Ex-soldier Ronnie Clark, of the Democrats and Veterans Party
Ex-soldier Ronnie Clark, of the Democrats and Veterans Party

A former soldier is swapping bullets for ballot boxes and making history as a new political party’s first Wigan local election candidate.

Ronnie Clark, from Springfield, is the first person to stand for the chamber in the Democrats and Veterans Party (DVP) which aims to bring ex-service personnel into front-line politics.

If elected Mr Clark will serve his local community as he was brought up in Beech Hill and is aiming to become a representative for Wigan West ward.

The former member of the Royal Artillery, who served for almost 11 and a half years in places including Belize and Cyprus, has not stood for election before although he almost became a Ukip candidate a couple of years back.

He is now hoping the DVP will make something of an impact first time out with its philosophy that those who have served on the front line, whether in the armed forces or in blue-light emergency roles, are well placed to identify social problems and tackle them.

Mr Clark, 47, said: “I feel this party could do something. It’s a collective of people who have done the job on the front line, whether that’s the armed forces, the police, the fire service or ambulance personnel.

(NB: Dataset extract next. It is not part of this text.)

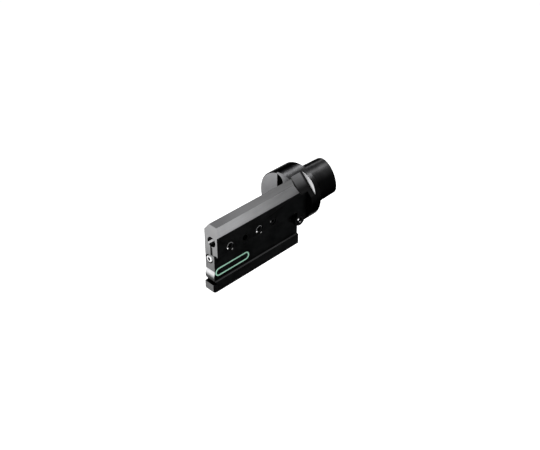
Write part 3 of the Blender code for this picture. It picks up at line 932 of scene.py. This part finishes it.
@dataclass
class SideScrew:
    """Screw or plug whose head faces out of the blade side.

    Attributes:
        node: The solid it dresses.
        head_height: Height of the head, or nothing for a headless screw.
        stem_radius: Radius below the head.
        socket_radius: Radius of the key's socket, to its corners, or nothing without one.
        socket_depth: Its depth.
        socket_chamfer: Width of the chamfer at its mouth.
        edge: Radius of the outer edge.
        tip: Width of the chamfer at the tip.
        dimple: Depth of the drilled dimple of a plug without a socket.
        dimple_shape: Its flank's foot and mouth, as (radius, depth) in shares of its depth.
        highlight_rise: Heights over its middle where the painted highlight on its rim starts and is at its
            full.
        unlit_share: Share of the rim's tone below that, painted shade.
        spots: Spots of painted highlight, with their places counted from the middle of its top.
    """

    node: str
    head_height: float = 0.0
    stem_radius: float = 0.0
    socket_radius: float = 0.0
    socket_depth: float = 0.0
    socket_chamfer: float = 0.0002
    edge: float = 0.0004
    tip: float = 0.0004
    dimple: float = 0.0005
    dimple_shape: tuple[Span, Span] = ((1.0, 0.7), (1.6, 0.0))
    highlight_rise: Span = (-0.0006, 0.0014)
    unlit_share: float = 0.04
    spots: tuple[Spot, ...] = ()

    def build(self, core: Finish, rim: Finish) -> bpy.types.Object:
        """Make the dressed screw.

        Args:
            core: The finish of its top and socket.
            rim: The finish of its outer edge, which keeps its tone on its upper half as a painted highlight
                and darkens below as painted shade.

        Returns:
            The new object.
        """
        low, high = (Vector(corner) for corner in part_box(self.node))
        middle = (low + high) / 2
        radius = (high.z - low.z) / 2
        top = Vector((high.x, middle.y, middle.z))
        place = Matrix.Translation(top) @ OUT_OF_SIDE
        rings = self._socket() + rounded(radius, 0.0, self.edge) + self._stem(radius, low.x - high.x)
        spots = tuple(spot.moved(top) for spot in self.spots)
        # Painted highlight on the rim's upper half, painted shade below it
        top_highlight = Fade(Axis.Z, top.z + self.highlight_rise[0], top.z + self.highlight_rise[1], self.unlit_share, 1.0)
        inner = replace(core, name=f"{self.node}_core", spots=spots).build()
        outer = replace(rim, name=f"{self.node}_rim", spots=spots, fades=(top_highlight,)).build()
        screw = LoftedPiece(f"{self.node}_dressed", rings, place, inner, outer, radius - self.edge).build()
        stand_for(screw, self.node)
        return screw

    def _socket(self) -> list[Ring]:
        """List the rings of the key's socket or the dimple, from its bottom up to its mouth.

        Returns:
            The rings in order.
        """
        if not self.socket_radius:
            flank = [Ring(self.dimple * radius, -self.dimple * depth) for radius, depth in self.dimple_shape]
            return [Ring(0, -self.dimple), *flank]
        flat = self.socket_radius * math.cos(math.radians(30))
        return [Ring(0, -self.socket_depth - flat / 2), Ring(flat, -self.socket_depth),
                Ring(self.socket_radius, -self.socket_depth, Shape.HEXAGON),
                Ring(self.socket_radius, -self.socket_chamfer, Shape.HEXAGON),
                Ring(self.socket_radius + self.socket_chamfer, 0.0)]

    def _stem(self, radius: float, foot: float) -> list[Ring]:
        """List the rings below the top edge, down to the foot's middle.

        Args:
            radius: Radius of the head.
            foot: Height of the foot, which is below zero.

        Returns:
            The rings in order.
        """
        if not self.head_height:
            return [Ring(radius, foot + self.tip), Ring(radius - self.tip, foot), Ring(0, foot)]
        under = -self.head_height
        return [Ring(radius, under + self.tip / 2), Ring(radius - self.tip / 2, under),
                Ring(self.stem_radius, under), Ring(self.stem_radius, foot + self.tip),
                Ring(self.stem_radius - self.tip, foot), Ring(0, foot)]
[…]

“When you’ve been working for the NHS on a Friday night or the police on a Saturday morning you know what this country needs, but the government hasn’t delivered.

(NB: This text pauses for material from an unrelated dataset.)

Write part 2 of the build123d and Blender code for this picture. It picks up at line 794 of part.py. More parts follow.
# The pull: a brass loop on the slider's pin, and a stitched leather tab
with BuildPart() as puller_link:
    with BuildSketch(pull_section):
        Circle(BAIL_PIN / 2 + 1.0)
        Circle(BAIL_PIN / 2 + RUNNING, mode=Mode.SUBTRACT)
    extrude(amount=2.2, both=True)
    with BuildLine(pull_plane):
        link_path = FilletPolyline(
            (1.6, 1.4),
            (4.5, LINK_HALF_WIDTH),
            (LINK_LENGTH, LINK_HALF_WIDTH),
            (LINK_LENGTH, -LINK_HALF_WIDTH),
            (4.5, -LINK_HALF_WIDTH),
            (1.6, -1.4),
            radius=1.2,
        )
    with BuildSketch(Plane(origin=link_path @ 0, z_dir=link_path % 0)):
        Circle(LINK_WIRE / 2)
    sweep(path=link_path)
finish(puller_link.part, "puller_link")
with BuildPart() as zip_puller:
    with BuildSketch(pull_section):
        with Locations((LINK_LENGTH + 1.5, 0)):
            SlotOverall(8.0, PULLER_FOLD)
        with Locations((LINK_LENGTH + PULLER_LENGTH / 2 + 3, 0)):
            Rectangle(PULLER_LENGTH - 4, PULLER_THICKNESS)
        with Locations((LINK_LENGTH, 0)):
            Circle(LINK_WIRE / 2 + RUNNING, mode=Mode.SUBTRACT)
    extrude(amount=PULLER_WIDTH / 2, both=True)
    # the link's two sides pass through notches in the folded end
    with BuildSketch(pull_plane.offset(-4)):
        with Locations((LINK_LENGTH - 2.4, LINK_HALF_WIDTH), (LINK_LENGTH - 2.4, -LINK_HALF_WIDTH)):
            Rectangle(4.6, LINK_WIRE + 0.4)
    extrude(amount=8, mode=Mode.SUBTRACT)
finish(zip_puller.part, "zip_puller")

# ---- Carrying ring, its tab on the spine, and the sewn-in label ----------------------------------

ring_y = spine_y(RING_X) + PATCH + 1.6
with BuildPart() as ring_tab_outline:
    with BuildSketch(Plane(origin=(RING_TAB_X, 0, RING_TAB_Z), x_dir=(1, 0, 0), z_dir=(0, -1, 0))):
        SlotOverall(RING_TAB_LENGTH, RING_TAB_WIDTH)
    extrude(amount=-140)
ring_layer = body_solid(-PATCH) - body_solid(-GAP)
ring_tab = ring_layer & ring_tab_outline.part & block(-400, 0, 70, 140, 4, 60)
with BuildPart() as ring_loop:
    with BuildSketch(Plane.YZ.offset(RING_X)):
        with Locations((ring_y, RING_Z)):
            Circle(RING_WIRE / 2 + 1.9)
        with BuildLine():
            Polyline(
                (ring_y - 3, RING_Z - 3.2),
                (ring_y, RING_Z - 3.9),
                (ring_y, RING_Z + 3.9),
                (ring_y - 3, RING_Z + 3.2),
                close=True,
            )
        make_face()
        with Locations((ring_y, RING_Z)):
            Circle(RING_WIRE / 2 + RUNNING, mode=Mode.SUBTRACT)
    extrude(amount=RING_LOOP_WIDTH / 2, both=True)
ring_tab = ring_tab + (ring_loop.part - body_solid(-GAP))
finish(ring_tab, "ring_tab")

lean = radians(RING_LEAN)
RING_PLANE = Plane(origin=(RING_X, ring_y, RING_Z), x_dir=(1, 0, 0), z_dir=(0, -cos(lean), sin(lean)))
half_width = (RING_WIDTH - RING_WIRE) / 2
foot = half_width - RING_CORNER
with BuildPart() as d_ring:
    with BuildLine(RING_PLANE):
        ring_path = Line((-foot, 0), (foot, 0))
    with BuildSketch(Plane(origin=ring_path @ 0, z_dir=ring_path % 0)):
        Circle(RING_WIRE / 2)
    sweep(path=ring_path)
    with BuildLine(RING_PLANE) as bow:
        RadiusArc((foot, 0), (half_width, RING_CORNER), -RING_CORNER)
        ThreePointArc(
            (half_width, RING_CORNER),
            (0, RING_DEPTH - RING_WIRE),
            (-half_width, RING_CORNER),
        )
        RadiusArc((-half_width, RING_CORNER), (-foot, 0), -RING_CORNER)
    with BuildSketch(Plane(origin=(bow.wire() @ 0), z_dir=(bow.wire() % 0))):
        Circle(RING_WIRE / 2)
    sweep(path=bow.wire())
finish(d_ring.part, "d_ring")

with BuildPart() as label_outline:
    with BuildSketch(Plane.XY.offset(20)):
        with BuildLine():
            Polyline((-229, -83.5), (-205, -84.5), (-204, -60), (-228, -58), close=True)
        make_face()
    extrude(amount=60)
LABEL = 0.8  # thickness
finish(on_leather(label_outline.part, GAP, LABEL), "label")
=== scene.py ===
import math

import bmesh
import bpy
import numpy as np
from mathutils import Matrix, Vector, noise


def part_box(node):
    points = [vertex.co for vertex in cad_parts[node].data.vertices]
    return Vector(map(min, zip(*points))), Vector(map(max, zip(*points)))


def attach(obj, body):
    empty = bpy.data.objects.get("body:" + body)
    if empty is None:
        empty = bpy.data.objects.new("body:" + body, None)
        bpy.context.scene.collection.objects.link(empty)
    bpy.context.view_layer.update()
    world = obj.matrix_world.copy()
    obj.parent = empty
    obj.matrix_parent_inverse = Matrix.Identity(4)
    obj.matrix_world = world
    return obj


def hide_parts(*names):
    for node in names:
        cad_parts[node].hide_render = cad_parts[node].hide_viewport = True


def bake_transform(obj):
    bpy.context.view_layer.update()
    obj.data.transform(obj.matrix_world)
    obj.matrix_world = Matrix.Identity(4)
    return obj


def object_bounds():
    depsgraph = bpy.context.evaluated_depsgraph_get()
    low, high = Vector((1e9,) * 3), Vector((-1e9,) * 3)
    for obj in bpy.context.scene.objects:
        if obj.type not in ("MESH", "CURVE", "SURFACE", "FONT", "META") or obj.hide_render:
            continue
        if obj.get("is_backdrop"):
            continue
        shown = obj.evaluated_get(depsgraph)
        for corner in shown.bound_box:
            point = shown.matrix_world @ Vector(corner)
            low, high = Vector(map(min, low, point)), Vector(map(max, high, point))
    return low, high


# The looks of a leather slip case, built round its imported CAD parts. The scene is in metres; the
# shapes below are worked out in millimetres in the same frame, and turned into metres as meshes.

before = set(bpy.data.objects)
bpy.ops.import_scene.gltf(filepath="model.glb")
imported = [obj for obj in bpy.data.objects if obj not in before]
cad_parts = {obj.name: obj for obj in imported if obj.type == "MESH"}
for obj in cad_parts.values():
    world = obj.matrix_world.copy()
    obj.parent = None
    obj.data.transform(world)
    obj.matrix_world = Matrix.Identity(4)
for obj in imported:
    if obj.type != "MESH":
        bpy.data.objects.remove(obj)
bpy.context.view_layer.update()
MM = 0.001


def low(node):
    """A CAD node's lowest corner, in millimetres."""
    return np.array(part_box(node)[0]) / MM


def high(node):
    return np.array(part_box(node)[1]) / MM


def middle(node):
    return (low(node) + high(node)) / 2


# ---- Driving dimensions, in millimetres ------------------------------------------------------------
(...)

“I voted Labour all my working life until I switched over to Ukip because I felt betrayed. It’s time somebody stood up for the people of this country, not just for political careers.”

Mr Clark says the party, which formed in February and is standing candidates across the country in the local elections, has a national blueprint but local budding councillors can then come up with policies suitable for their areas.

Mr Clark voted for Brexit and says he is concerned about the possibility of Britain staying attached to European institutions and economic mechanisms, particularly for local businesses.

The DVP is also looking for major boosts to industry, with Mr Clark describing the country as “a call centre” in desperate need of engineering investment.

Perhaps more controversially, the party also wants alterations to the health service so people would be charged for treatment if their problems were thought to be self-inflicted, for example through heavy alcohol use or getting involved in violence.

Mr Clark is also campaigning for grass-roots changes in Wigan West, saying he wants to see local communities working together much more.

He said: “Wigan West needs to come together. People don’t seem to co-exist with one another any more on estates like the one where I was born. We need to improve cohesion so people become more neighbourly again.

“There are a lot of issues and one in particular is the lack of responses to incidents from the police because they’ve not got the resources to do the job any more.

“A friend of mine was burgled and the police didn’t deem that severe enough to send anyone. To be fair the Government is cutting all these front-line services but they are not cutting our tax bills, are they?

“I’ve been out and about delivering leaflets and speaking to people and have heard concerns about everything from pensions and foreign aid budgets to dog muck and rubbish dumping. ”

In the May 3 poll Mr Clark is standing against Phyll Cullen (Lab), Jean Peet (Cons) and Nathan Ryding (Ukip).